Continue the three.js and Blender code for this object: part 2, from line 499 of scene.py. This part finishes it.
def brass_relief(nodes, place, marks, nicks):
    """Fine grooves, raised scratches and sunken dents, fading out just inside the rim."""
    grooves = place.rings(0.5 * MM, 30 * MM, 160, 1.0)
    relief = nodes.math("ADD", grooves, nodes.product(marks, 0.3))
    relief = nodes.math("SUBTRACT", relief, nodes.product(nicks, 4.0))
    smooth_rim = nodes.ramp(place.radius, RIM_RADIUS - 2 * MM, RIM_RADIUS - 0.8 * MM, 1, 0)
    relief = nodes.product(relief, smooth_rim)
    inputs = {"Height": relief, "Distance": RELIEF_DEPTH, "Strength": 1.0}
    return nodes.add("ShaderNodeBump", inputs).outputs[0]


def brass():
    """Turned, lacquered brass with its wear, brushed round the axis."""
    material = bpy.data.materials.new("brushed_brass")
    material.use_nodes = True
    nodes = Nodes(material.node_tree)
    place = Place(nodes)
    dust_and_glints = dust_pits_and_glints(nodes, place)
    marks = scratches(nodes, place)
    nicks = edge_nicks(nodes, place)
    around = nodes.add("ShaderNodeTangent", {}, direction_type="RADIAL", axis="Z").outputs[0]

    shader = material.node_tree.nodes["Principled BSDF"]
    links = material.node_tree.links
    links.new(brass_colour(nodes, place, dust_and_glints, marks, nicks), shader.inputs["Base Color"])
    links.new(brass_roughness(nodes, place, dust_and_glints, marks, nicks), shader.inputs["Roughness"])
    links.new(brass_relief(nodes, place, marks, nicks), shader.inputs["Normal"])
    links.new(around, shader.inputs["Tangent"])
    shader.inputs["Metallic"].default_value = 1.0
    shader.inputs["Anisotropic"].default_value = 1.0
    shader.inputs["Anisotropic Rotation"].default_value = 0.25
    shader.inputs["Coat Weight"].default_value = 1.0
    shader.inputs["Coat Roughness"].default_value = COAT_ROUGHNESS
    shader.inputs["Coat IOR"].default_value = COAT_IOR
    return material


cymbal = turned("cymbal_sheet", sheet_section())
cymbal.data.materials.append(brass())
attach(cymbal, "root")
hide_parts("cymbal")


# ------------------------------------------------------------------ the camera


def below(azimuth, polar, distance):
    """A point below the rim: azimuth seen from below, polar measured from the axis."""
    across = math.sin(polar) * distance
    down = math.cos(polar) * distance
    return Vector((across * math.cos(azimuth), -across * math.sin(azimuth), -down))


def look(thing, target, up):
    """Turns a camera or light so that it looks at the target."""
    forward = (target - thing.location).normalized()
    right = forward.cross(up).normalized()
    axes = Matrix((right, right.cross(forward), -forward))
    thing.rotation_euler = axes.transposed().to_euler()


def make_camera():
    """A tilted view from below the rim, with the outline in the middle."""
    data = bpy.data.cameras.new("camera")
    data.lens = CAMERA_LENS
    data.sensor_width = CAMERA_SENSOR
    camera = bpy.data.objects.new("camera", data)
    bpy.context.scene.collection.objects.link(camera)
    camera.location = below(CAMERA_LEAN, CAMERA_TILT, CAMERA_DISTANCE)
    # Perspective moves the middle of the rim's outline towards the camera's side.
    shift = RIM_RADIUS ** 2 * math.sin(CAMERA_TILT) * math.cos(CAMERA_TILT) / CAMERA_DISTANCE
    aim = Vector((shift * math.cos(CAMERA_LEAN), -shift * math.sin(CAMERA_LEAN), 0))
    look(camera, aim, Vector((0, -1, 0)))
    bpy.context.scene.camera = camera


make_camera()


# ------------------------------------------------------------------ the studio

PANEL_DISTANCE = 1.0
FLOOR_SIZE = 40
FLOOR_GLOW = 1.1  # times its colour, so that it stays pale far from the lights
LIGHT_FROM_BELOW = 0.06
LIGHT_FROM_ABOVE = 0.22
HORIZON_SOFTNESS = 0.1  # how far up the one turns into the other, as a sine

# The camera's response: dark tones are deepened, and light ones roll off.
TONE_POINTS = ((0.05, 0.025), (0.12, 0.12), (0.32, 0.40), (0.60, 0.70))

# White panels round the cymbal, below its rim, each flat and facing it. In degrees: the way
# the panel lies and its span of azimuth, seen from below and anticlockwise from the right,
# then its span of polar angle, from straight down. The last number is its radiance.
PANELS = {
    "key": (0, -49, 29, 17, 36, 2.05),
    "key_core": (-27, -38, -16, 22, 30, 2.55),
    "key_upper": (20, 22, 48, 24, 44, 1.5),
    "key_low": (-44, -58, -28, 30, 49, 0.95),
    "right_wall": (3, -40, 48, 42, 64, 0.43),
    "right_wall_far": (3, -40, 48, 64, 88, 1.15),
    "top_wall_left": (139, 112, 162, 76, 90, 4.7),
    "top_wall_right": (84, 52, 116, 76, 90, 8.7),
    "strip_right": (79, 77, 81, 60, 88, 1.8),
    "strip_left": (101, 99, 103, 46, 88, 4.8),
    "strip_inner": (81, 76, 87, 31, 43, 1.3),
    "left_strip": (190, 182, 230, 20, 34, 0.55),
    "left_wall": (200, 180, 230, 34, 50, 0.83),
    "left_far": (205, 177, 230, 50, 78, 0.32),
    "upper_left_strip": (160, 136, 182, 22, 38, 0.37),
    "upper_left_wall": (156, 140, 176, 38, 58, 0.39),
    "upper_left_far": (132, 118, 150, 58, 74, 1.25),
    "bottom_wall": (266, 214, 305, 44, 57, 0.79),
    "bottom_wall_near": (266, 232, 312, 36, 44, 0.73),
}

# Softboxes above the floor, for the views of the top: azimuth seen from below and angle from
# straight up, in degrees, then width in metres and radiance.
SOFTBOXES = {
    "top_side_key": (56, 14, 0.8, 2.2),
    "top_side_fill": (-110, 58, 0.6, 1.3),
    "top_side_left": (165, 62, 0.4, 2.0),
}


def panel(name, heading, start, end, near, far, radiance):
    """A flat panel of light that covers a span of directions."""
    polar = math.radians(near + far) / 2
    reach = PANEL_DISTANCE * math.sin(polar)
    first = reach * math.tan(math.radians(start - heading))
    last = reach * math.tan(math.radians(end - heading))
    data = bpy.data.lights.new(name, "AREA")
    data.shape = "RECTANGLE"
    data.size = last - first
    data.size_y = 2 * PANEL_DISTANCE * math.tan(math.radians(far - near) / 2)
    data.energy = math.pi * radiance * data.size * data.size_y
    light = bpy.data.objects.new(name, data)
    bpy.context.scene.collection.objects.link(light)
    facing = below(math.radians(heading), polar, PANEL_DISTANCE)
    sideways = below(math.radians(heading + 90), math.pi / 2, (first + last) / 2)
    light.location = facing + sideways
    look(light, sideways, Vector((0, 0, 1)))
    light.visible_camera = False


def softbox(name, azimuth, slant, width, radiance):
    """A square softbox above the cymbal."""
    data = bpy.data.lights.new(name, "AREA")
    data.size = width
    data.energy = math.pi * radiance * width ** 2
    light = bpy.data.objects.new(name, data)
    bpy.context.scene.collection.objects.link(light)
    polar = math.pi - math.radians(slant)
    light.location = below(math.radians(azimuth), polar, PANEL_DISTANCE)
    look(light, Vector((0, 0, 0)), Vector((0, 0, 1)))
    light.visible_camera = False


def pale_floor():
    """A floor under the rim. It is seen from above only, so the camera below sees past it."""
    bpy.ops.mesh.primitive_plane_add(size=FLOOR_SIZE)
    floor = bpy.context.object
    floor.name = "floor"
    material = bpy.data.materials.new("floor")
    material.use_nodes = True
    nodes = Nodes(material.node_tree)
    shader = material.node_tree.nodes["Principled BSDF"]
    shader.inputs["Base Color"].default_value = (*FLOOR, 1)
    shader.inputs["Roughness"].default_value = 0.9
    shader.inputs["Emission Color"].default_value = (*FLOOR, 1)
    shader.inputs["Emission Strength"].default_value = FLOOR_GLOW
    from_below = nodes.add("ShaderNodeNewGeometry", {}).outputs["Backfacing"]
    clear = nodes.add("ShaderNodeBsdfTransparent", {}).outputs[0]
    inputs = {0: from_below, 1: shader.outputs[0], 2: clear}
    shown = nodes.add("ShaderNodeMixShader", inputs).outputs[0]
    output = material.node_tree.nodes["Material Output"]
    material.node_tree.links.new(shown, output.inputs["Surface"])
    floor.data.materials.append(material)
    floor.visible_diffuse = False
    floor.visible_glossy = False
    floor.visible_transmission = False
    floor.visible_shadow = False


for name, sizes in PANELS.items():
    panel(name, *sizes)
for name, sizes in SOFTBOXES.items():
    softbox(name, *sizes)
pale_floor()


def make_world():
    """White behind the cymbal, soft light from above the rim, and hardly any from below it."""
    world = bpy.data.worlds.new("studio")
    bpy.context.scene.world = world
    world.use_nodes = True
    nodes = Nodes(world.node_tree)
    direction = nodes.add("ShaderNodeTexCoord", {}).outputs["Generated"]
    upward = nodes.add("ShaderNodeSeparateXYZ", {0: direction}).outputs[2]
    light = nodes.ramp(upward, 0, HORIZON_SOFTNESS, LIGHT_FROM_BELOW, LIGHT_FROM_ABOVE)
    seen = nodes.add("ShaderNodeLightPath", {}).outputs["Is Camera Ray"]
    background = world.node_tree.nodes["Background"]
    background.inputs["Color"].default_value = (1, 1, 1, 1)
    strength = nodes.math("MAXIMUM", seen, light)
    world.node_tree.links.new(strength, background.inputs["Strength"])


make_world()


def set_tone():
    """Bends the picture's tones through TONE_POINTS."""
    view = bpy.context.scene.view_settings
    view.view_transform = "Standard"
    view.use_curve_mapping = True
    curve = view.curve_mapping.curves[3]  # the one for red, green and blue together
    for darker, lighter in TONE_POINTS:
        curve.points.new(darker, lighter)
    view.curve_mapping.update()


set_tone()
==
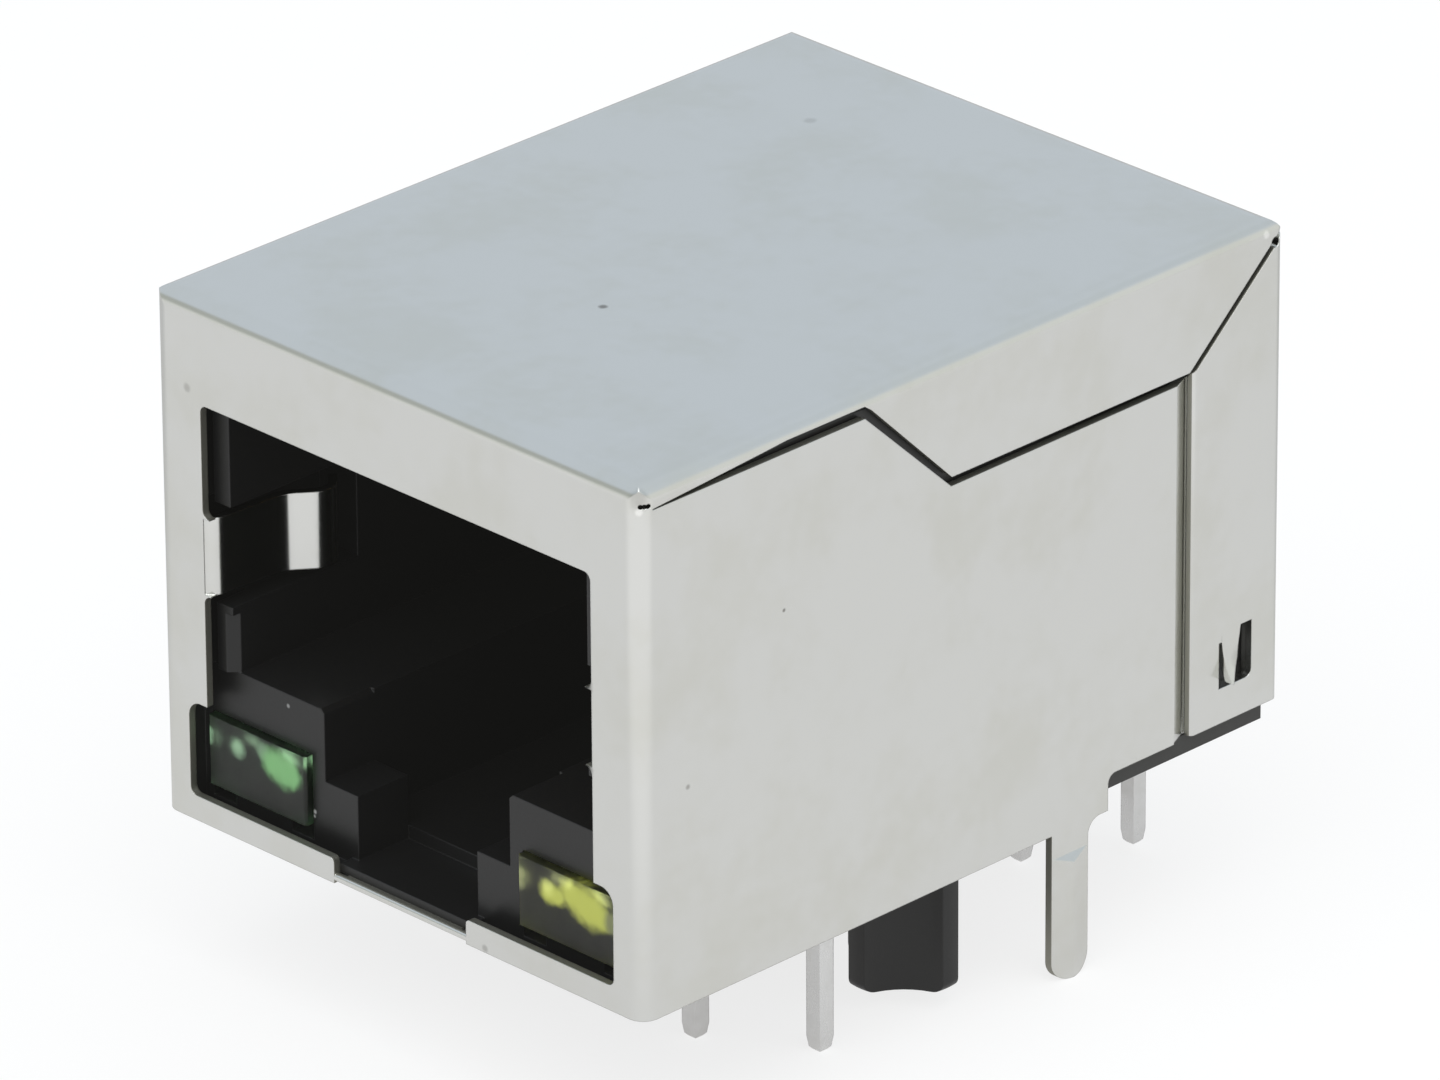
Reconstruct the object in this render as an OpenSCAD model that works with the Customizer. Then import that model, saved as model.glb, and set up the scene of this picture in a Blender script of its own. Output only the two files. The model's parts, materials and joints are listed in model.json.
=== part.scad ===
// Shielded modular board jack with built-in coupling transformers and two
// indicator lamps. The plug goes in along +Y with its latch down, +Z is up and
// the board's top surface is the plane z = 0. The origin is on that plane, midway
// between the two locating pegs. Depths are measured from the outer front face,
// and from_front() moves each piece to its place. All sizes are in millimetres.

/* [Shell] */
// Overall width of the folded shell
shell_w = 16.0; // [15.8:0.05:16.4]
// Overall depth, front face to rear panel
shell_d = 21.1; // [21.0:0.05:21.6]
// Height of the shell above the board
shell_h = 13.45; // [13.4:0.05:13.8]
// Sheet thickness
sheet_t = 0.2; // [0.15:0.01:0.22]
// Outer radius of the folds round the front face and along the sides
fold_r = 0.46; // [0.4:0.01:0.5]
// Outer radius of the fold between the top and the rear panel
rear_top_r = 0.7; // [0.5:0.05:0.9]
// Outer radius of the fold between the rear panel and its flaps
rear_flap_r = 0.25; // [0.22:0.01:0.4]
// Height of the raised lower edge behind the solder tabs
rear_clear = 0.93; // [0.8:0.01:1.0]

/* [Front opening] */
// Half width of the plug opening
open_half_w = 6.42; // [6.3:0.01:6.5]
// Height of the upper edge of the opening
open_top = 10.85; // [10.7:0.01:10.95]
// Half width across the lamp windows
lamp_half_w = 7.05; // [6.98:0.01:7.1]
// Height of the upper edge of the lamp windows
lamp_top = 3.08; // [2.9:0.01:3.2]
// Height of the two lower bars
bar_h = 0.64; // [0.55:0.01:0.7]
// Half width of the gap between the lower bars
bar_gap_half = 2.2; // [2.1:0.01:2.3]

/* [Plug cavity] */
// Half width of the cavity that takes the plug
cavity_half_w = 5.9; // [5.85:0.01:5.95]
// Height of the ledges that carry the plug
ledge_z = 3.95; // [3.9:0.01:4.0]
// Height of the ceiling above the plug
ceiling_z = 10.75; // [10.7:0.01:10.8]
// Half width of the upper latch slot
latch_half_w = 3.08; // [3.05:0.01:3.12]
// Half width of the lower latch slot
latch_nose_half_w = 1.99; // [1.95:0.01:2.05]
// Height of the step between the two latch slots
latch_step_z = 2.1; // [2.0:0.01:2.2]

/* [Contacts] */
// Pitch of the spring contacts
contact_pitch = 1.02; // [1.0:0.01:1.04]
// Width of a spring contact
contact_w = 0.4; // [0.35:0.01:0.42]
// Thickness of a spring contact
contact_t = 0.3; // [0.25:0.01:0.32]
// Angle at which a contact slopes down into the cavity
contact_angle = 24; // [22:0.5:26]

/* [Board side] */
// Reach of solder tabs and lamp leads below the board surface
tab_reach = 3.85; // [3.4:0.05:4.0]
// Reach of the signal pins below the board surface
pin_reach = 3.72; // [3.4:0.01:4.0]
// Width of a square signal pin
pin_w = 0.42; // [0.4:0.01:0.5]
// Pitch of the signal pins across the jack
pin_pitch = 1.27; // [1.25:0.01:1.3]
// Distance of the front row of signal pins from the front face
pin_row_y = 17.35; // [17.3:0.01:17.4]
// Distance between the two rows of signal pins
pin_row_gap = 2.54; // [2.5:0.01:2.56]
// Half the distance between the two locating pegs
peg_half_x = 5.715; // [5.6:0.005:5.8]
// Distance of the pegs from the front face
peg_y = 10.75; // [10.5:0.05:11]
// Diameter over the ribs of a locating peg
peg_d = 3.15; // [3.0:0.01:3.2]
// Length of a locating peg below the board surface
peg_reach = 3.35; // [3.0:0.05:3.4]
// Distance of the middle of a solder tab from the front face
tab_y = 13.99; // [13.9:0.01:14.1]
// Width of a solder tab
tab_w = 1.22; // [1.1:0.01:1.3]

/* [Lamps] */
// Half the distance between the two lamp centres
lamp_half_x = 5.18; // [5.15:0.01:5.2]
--
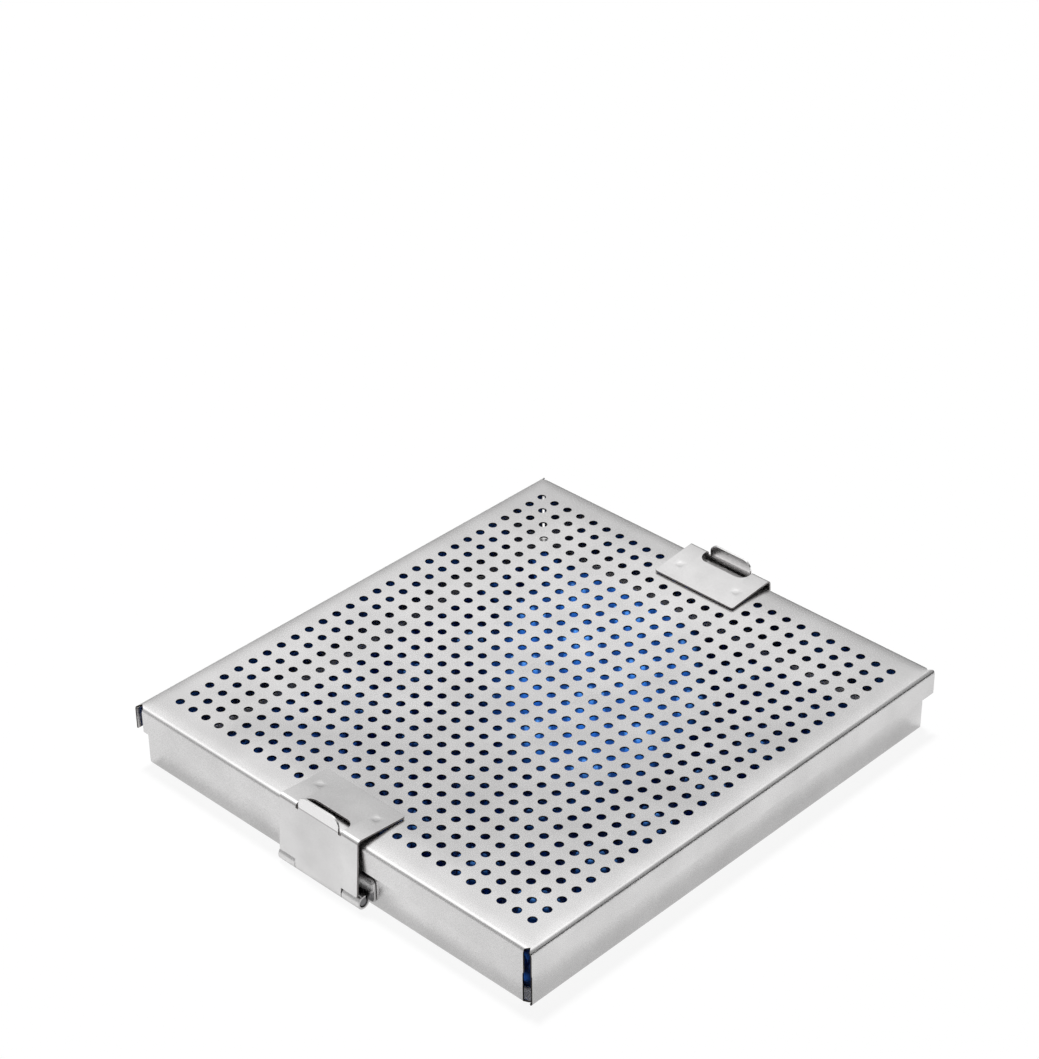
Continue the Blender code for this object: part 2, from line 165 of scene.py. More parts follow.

• What you have to do
Starting at the line that holds "Reconstruct the object", copy each line exactly and stop after the line that holds "are in millimetres.".

• Exercise solution
Reconstruct the object in this render as an OpenSCAD model that works with the Customizer. Then import that model, saved as model.glb, and set up the scene of this picture in a Blender script of its own. Output only the two files. The model's parts, materials and joints are listed in model.json.
=== part.scad ===
// Shielded modular board jack with built-in coupling transformers and two
// indicator lamps. The plug goes in along +Y with its latch down, +Z is up and
// the board's top surface is the plane z = 0. The origin is on that plane, midway
// between the two locating pegs. Depths are measured from the outer front face,
// and from_front() moves each piece to its place. All sizes are in millimetres.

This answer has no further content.